**Exercise goal:** Reproduce the entries exactly.

+ + + + + + +

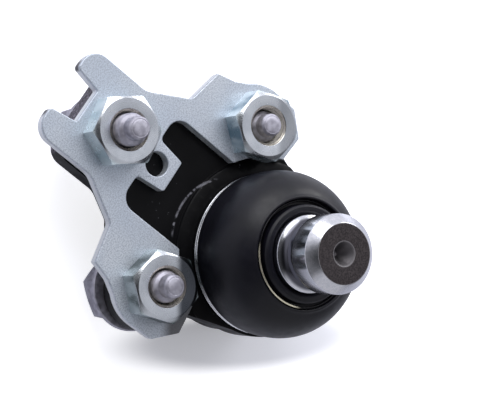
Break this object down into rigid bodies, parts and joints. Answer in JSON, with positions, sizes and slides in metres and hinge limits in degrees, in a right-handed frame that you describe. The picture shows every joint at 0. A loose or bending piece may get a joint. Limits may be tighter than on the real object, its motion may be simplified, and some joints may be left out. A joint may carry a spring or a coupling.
{
  "type": "suspension ball joint",
  "caption": "Ball joint for a car's lower control arm: flanged housing, rubber dust boot, ground pinch-bolt stud and a clamp plate held by flange bolts in weld nuts.",
  "frame": {"origin": "on the stud's axis, in the plane of the rolled rim and of the cap's middle, on which the part stands", "axes": "+Z along the stud out of the boot, -Y from the stud to the single bolt and the fork, +X to the right bolt of the pair"},
  "size_m": [0.071, 0.0887, 0.0603],
  "materials": {
    "black_coat": "satin black electrocoat, worn bright on the tower's edge",
    "zinc_plate": "bluish passivated zinc, finely speckled",
    "zinc_nut": "bluish zinc, turned top with bright bevels",
    "zinc_bolt": "grey zinc flake, matt and mottled",
    "ground_steel": "ground steel, end face as forged",
    "boot_rubber": "satin moulded rubber",
    "ring_steel": "bright rolled steel",
    "cap_steel": "black coated pressing",
    "seat_polymer": "natural acetal"
  },
  "bodies": {
    "base": {"housing": "black_coat", "end_cap": "cap_steel", "bearing_seat": "seat_polymer", "clamp_plate": "zinc_plate", "boot_ring": "ring_steel", "weld_nut_single": "zinc_nut", "weld_nut_left": "zinc_nut", "weld_nut_right": "zinc_nut", "bolt_single": "zinc_bolt", "bolt_left": "zinc_bolt", "bolt_right": "zinc_bolt"},
    "boot": {"dust_boot": "boot_rubber"},
    "boot_neck": {"neck_ring": "ring_steel"},
    "stud": {"ball_stud": "ground_steel"}
  },
  "joints": [
    {"name": "tilt_x", "type": "hinge", "parent": "base", "child": "boot", "pos_m": [0, 0, 0.019], "axis": [1, 0, 0], "range_deg": [-18, 18], "deforming": ["dust_boot"]},
    {"name": "tilt_y", "type": "hinge", "parent": "boot", "child": "boot_neck", "pos_m": [0, 0, 0.019], "axis": [0, 1, 0], "range_deg": [-18, 18], "deforming": ["dust_boot"]},
    {"name": "spin", "type": "hinge", "parent": "boot_neck", "child": "stud", "pos_m": [0, 0, 0.019], "axis": [0, 0, 1], "continuous": true}
  ]
}
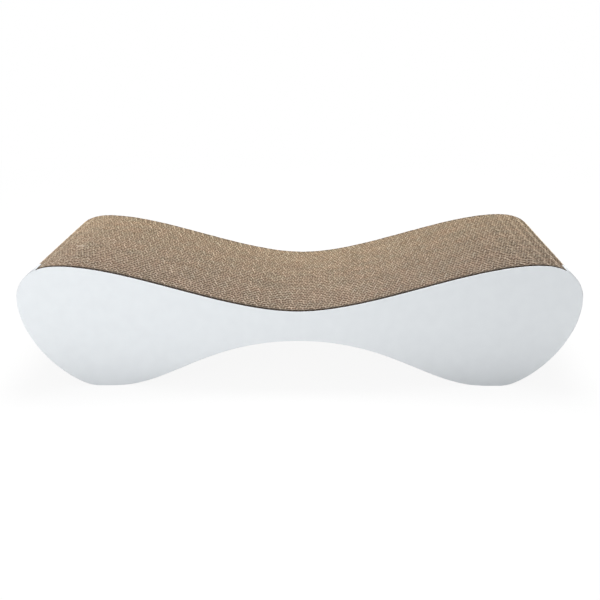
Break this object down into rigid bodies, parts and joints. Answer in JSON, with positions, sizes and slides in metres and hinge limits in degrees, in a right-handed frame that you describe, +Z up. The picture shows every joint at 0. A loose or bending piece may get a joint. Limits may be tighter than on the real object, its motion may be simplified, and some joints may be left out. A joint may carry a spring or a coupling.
{
  "type": "cardboard cat scratcher",
  "caption": "Low wave-shaped cat scratcher on two rounded feet: corrugated boards on edge, glued in a stack between white-faced panels.",
  "frame": {"origin": "on the floor, under the middle of the stack", "axes": "+X along the length, +Y from the front panel to the back panel (across the boards), +Z up along the flutes"},
  "size_m": [0.44, 0.199, 0.098],
  "materials": {
    "corrugated_board": "raw kraft paper, cut flutes open at the edge",
    "face_board": "matt white coated face on a brown-grey recycled core"
  },
  "bodies": {
    "root": {"front_panel": "face_board", "board_01": "corrugated_board", "board_02": "corrugated_board", "board_03": "corrugated_board", "board_04": "corrugated_board", "board_05": "corrugated_board", "board_06": "corrugated_board", "board_07": "corrugated_board", "board_08": "corrugated_board", "board_09": "corrugated_board", "board_10": "corrugated_board", "board_11": "corrugated_board", "board_12": "corrugated_board", "board_13": "corrugated_board", "board_14": "corrugated_board", "board_15": "corrugated_board", "board_16": "corrugated_board", "board_17": "corrugated_board", "board_18": "corrugated_board", "board_19": "corrugated_board", "board_20": "corrugated_board", "board_21": "corrugated_board", "board_22": "corrugated_board", "board_23": "corrugated_board", "board_24": "corrugated_board", "board_25": "corrugated_board", "board_26": "corrugated_board", "board_27": "corrugated_board", "board_28": "corrugated_board", "board_29": "corrugated_board", "board_30": "corrugated_board", "board_31": "corrugated_board", "board_32": "corrugated_board", "board_33": "corrugated_board", "board_34": "corrugated_board", "board_35": "corrugated_board", "board_36": "corrugated_board", "board_37": "corrugated_board", "board_38": "corrugated_board", "board_39": "corrugated_board", "back_panel": "face_board"}
  },
  "joints": []
}
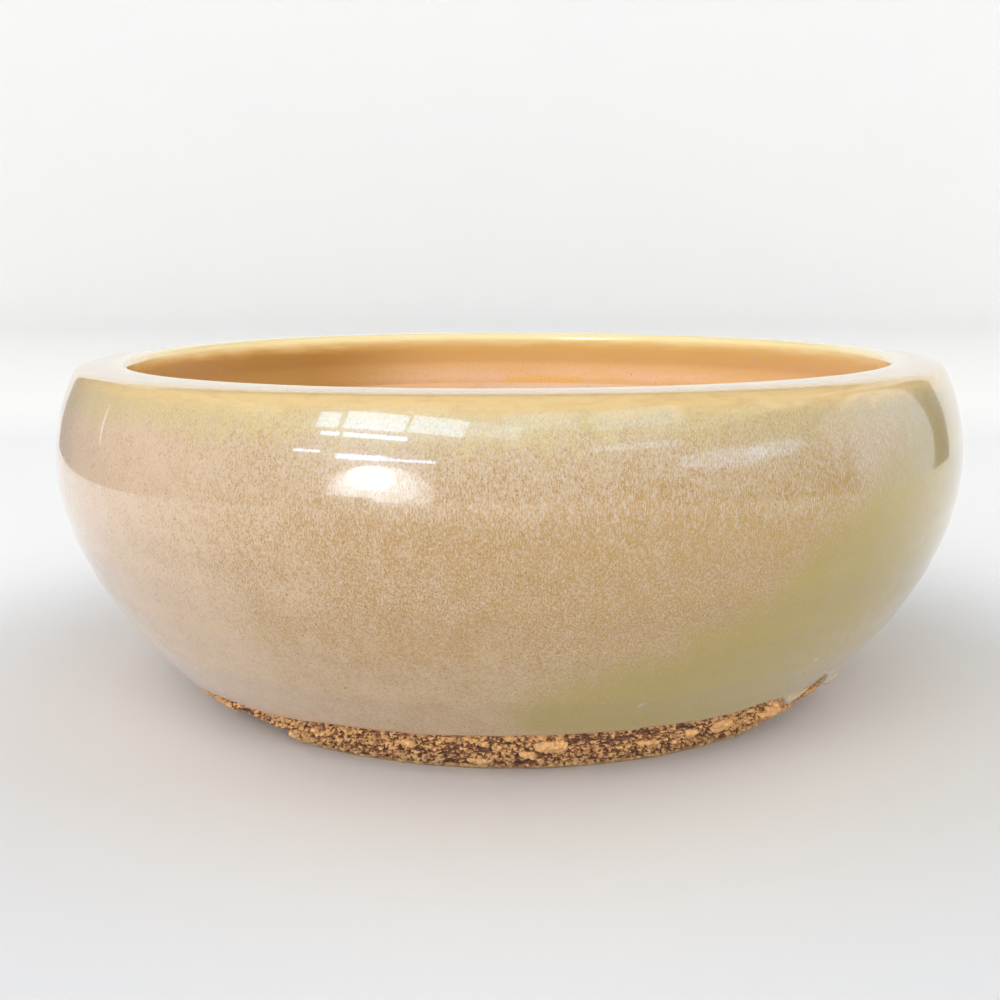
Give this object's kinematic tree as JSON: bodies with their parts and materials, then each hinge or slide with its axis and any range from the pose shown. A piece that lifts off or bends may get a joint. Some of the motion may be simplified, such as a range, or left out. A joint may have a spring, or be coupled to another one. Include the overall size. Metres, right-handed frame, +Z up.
{
  "type": "bonsai pot",
  "caption": "Round glazed stoneware bonsai pot with a rolled lip, a bare clay foot band, three low feet, a drain hole and wire holes.",
  "frame": {"origin": "on the ground, at the centre of the three feet, under the middle of the bowl", "axes": "+Z up out of the mouth; the front of the pot faces -Y"},
  "size_m": [0.165, 0.165, 0.0608],
  "materials": {
    "glaze": "gloss",
    "bare_clay": "matte",
    "inner_clay": "matte"
  },
  "bodies": {
    "root": {"glaze_coat": "glaze", "rolled_lip": "inner_clay", "wall_shell": "inner_clay", "floor_slab": "inner_clay", "base_band": "bare_clay", "foot_1": "bare_clay", "foot_2": "bare_clay", "foot_3": "bare_clay"}
  },
  "joints": []
}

+ + + + + + +

**Exercise solution:**
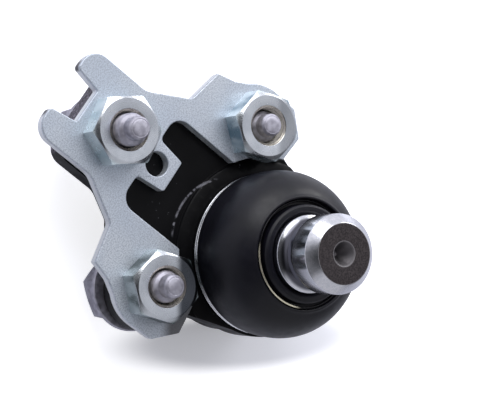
Break this object down into rigid bodies, parts and joints. Answer in JSON, with positions, sizes and slides in metres and hinge limits in degrees, in a right-handed frame that you describe. The picture shows every joint at 0. A loose or bending piece may get a joint. Limits may be tighter than on the real object, its motion may be simplified, and some joints may be left out. A joint may carry a spring or a coupling.
{
  "type": "suspension ball joint",
  "caption": "Ball joint for a car's lower control arm: flanged housing, rubber dust boot, ground pinch-bolt stud and a clamp plate held by flange bolts in weld nuts.",
  "frame": {"origin": "on the stud's axis, in the plane of the rolled rim and of the cap's middle, on which the part stands", "axes": "+Z along the stud out of the boot, -Y from the stud to the single bolt and the fork, +X to the right bolt of the pair"},
  "size_m": [0.071, 0.0887, 0.0603],
  "materials": {
    "black_coat": "satin black electrocoat, worn bright on the tower's edge",
    "zinc_plate": "bluish passivated zinc, finely speckled",
    "zinc_nut": "bluish zinc, turned top with bright bevels",
    "zinc_bolt": "grey zinc flake, matt and mottled",
    "ground_steel": "ground steel, end face as forged",
    "boot_rubber": "satin moulded rubber",
    "ring_steel": "bright rolled steel",
    "cap_steel": "black coated pressing",
    "seat_polymer": "natural acetal"
  },
  "bodies": {
    "base": {"housing": "black_coat", "end_cap": "cap_steel", "bearing_seat": "seat_polymer", "clamp_plate": "zinc_plate", "boot_ring": "ring_steel", "weld_nut_single": "zinc_nut", "weld_nut_left": "zinc_nut", "weld_nut_right": "zinc_nut", "bolt_single": "zinc_bolt", "bolt_left": "zinc_bolt", "bolt_right": "zinc_bolt"},
    "boot": {"dust_boot": "boot_rubber"},
    "boot_neck": {"neck_ring": "ring_steel"},
    "stud": {"ball_stud": "ground_steel"}
  },
  "joints": [
    {"name": "tilt_x", "type": "hinge", "parent": "base", "child": "boot", "pos_m": [0, 0, 0.019], "axis": [1, 0, 0], "range_deg": [-18, 18], "deforming": ["dust_boot"]},
    {"name": "tilt_y", "type": "hinge", "parent": "boot", "child": "boot_neck", "pos_m": [0, 0, 0.019], "axis": [0, 1, 0], "range_deg": [-18, 18], "deforming": ["dust_boot"]},
    {"name": "spin", "type": "hinge", "parent": "boot_neck", "child": "stud", "pos_m": [0, 0, 0.019], "axis": [0, 0, 1], "continuous": true}
  ]
}
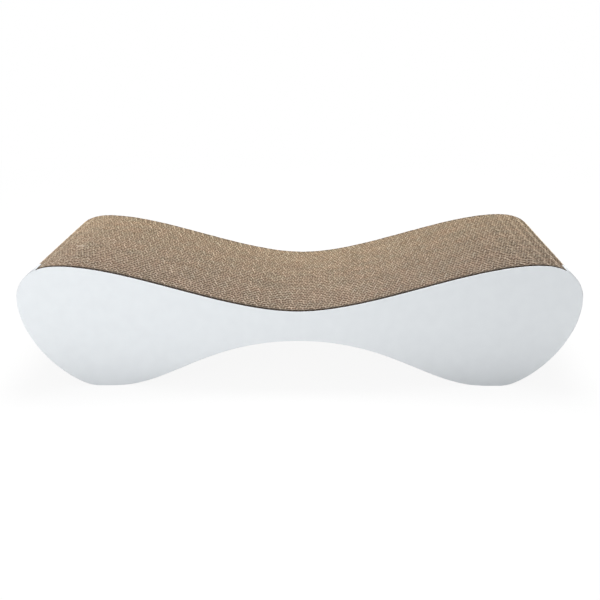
Break this object down into rigid bodies, parts and joints. Answer in JSON, with positions, sizes and slides in metres and hinge limits in degrees, in a right-handed frame that you describe, +Z up. The picture shows every joint at 0. A loose or bending piece may get a joint. Limits may be tighter than on the real object, its motion may be simplified, and some joints may be left out. A joint may carry a spring or a coupling.
{
  "type": "cardboard cat scratcher",
  "caption": "Low wave-shaped cat scratcher on two rounded feet: corrugated boards on edge, glued in a stack between white-faced panels.",
  "frame": {"origin": "on the floor, under the middle of the stack", "axes": "+X along the length, +Y from the front panel to the back panel (across the boards), +Z up along the flutes"},
  "size_m": [0.44, 0.199, 0.098],
  "materials": {
    "corrugated_board": "raw kraft paper, cut flutes open at the edge",
    "face_board": "matt white coated face on a brown-grey recycled core"
  },
  "bodies": {
    "root": {"front_panel": "face_board", "board_01": "corrugated_board", "board_02": "corrugated_board", "board_03": "corrugated_board", "board_04": "corrugated_board", "board_05": "corrugated_board", "board_06": "corrugated_board", "board_07": "corrugated_board", "board_08": "corrugated_board", "board_09": "corrugated_board", "board_10": "corrugated_board", "board_11": "corrugated_board", "board_12": "corrugated_board", "board_13": "corrugated_board", "board_14": "corrugated_board", "board_15": "corrugated_board", "board_16": "corrugated_board", "board_17": "corrugated_board", "board_18": "corrugated_board", "board_19": "corrugated_board", "board_20": "corrugated_board", "board_21": "corrugated_board", "board_22": "corrugated_board", "board_23": "corrugated_board", "board_24": "corrugated_board", "board_25": "corrugated_board", "board_26": "corrugated_board", "board_27": "corrugated_board", "board_28": "corrugated_board", "board_29": "corrugated_board", "board_30": "corrugated_board", "board_31": "corrugated_board", "board_32": "corrugated_board", "board_33": "corrugated_board", "board_34": "corrugated_board", "board_35": "corrugated_board", "board_36": "corrugated_board", "board_37": "corrugated_board", "board_38": "corrugated_board", "board_39": "corrugated_board", "back_panel": "face_board"}
  },
  "joints": []
}
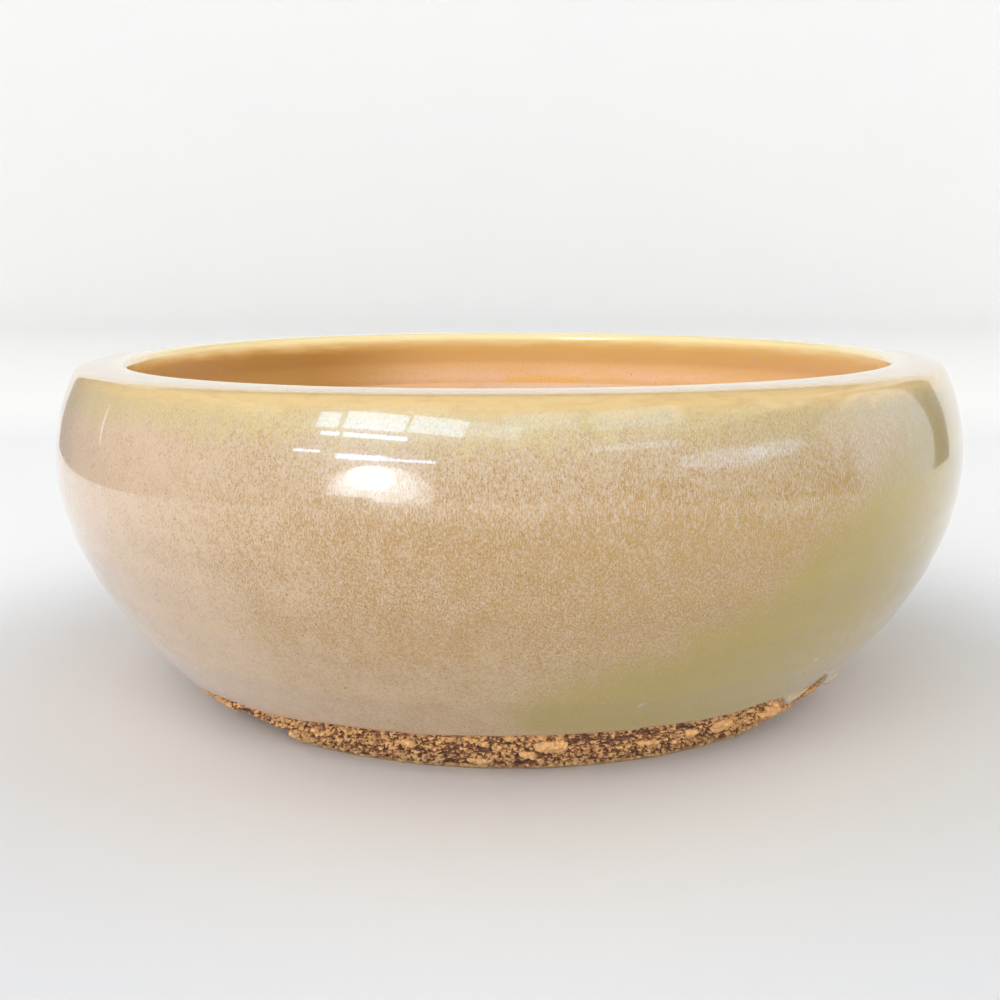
Give this object's kinematic tree as JSON: bodies with their parts and materials, then each hinge or slide with its axis and any range from the pose shown. A piece that lifts off or bends may get a joint. Some of the motion may be simplified, such as a range, or left out. A joint may have a spring, or be coupled to another one. Include the overall size. Metres, right-handed frame, +Z up.
{
  "type": "bonsai pot",
  "caption": "Round glazed stoneware bonsai pot with a rolled lip, a bare clay foot band, three low feet, a drain hole and wire holes.",
  "frame": {"origin": "on the ground, at the centre of the three feet, under the middle of the bowl", "axes": "+Z up out of the mouth; the front of the pot faces -Y"},
  "size_m": [0.165, 0.165, 0.0608],
  "materials": {
    "glaze": "gloss",
    "bare_clay": "matte",
    "inner_clay": "matte"
  },
  "bodies": {
    "root": {"glaze_coat": "glaze", "rolled_lip": "inner_clay", "wall_shell": "inner_clay", "floor_slab": "inner_clay", "base_band": "bare_clay", "foot_1": "bare_clay", "foot_2": "bare_clay", "foot_3": "bare_clay"}
  },
  "joints": []
}